Source data:
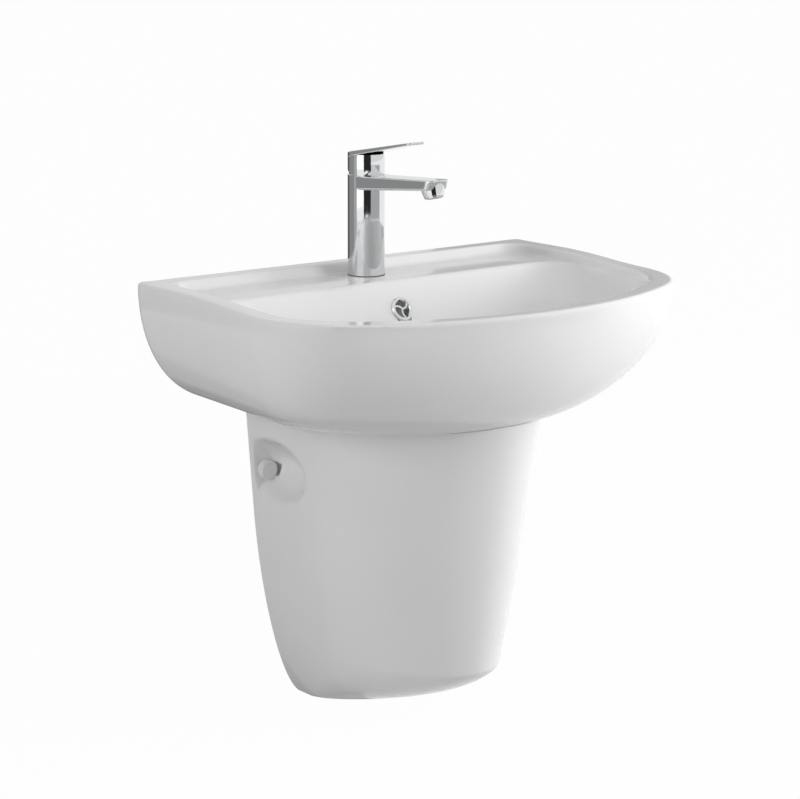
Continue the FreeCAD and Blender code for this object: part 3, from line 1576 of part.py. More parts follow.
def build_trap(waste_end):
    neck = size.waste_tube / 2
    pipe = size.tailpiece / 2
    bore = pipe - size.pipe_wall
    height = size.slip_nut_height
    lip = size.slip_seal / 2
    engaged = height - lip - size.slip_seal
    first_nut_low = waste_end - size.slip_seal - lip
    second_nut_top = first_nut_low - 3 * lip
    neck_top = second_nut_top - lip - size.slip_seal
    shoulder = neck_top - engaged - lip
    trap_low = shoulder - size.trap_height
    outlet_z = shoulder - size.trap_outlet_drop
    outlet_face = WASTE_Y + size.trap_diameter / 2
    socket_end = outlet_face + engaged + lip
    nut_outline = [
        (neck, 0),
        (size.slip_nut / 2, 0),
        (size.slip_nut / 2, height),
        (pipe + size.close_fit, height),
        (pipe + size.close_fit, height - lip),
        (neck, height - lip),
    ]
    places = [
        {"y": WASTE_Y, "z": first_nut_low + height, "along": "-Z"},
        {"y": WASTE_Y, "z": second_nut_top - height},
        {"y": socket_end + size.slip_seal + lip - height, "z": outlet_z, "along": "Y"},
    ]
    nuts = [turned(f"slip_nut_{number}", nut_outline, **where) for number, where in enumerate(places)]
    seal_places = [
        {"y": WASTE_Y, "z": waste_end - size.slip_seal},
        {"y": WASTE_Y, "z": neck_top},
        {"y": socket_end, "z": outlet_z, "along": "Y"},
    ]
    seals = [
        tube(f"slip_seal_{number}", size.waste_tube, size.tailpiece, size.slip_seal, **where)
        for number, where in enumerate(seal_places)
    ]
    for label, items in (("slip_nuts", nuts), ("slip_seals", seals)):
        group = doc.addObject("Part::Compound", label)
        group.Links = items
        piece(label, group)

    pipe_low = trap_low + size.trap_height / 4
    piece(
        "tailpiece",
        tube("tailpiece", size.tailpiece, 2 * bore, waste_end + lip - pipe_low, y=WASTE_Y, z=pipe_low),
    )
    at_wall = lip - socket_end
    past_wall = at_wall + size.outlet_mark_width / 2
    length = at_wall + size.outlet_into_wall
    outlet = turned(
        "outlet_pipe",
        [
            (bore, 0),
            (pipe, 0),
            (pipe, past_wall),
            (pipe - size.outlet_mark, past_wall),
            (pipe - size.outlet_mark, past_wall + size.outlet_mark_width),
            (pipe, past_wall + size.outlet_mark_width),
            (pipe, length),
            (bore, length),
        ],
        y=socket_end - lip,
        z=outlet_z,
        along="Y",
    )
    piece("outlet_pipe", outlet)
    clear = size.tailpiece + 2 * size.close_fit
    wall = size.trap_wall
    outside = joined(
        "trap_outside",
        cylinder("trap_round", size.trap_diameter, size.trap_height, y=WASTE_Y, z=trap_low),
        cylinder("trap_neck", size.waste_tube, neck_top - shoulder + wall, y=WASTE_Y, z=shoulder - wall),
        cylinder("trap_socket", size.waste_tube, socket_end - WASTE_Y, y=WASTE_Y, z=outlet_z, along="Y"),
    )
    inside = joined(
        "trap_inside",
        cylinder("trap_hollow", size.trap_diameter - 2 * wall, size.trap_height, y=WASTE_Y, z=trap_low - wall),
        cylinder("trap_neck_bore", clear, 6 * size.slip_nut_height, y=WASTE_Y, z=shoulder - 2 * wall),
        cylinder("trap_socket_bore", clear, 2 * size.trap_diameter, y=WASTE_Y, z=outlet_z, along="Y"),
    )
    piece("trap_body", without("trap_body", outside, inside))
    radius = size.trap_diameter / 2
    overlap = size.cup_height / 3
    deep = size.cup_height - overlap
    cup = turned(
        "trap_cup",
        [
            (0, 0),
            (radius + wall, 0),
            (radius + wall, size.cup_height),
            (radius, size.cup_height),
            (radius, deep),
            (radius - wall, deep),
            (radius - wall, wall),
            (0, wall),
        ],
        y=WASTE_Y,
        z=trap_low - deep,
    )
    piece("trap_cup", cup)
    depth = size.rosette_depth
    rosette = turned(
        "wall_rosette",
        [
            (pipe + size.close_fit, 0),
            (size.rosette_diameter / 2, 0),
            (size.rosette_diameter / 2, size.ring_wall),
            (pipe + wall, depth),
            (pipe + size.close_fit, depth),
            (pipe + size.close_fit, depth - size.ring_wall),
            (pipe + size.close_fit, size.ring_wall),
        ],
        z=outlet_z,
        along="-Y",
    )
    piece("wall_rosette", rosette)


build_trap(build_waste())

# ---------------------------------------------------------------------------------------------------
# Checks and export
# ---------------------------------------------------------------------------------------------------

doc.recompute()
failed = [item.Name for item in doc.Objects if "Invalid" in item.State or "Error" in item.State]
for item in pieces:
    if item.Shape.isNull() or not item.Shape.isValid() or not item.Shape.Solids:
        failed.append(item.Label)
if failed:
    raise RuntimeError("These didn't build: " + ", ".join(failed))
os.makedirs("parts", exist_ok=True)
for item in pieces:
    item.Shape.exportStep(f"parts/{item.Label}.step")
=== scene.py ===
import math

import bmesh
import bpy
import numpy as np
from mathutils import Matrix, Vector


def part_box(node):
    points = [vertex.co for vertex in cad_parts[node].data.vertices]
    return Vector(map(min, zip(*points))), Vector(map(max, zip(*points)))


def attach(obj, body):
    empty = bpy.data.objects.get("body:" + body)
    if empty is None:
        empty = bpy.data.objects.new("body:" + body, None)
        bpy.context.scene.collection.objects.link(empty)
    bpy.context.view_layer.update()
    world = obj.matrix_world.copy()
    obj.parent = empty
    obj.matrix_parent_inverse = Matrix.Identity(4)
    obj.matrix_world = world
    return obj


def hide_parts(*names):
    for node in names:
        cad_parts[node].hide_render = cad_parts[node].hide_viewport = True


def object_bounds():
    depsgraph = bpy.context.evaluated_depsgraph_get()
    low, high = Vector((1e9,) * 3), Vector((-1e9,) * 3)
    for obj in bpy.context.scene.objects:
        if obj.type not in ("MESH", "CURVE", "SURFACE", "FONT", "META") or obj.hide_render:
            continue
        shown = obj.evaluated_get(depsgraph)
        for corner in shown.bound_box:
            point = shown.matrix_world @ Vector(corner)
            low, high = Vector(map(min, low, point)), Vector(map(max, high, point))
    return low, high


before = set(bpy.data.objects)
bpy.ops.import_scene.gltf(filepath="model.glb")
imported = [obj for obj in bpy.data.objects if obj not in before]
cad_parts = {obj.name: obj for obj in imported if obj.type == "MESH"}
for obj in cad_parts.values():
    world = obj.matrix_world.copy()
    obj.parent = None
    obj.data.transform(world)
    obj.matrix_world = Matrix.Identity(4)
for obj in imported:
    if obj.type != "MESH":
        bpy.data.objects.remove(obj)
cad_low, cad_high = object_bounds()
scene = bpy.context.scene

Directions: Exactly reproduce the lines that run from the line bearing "build_trap(build_waste())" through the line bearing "if empty is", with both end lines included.

Finished exercise:
build_trap(build_waste())

# ---------------------------------------------------------------------------------------------------
# Checks and export
# ---------------------------------------------------------------------------------------------------

doc.recompute()
failed = [item.Name for item in doc.Objects if "Invalid" in item.State or "Error" in item.State]
for item in pieces:
    if item.Shape.isNull() or not item.Shape.isValid() or not item.Shape.Solids:
        failed.append(item.Label)
if failed:
    raise RuntimeError("These didn't build: " + ", ".join(failed))
os.makedirs("parts", exist_ok=True)
for item in pieces:
    item.Shape.exportStep(f"parts/{item.Label}.step")
=== scene.py ===
import math

import bmesh
import bpy
import numpy as np
from mathutils import Matrix, Vector


def part_box(node):
    points = [vertex.co for vertex in cad_parts[node].data.vertices]
    return Vector(map(min, zip(*points))), Vector(map(max, zip(*points)))


def attach(obj, body):
    empty = bpy.data.objects.get("body:" + body)
    if empty is None:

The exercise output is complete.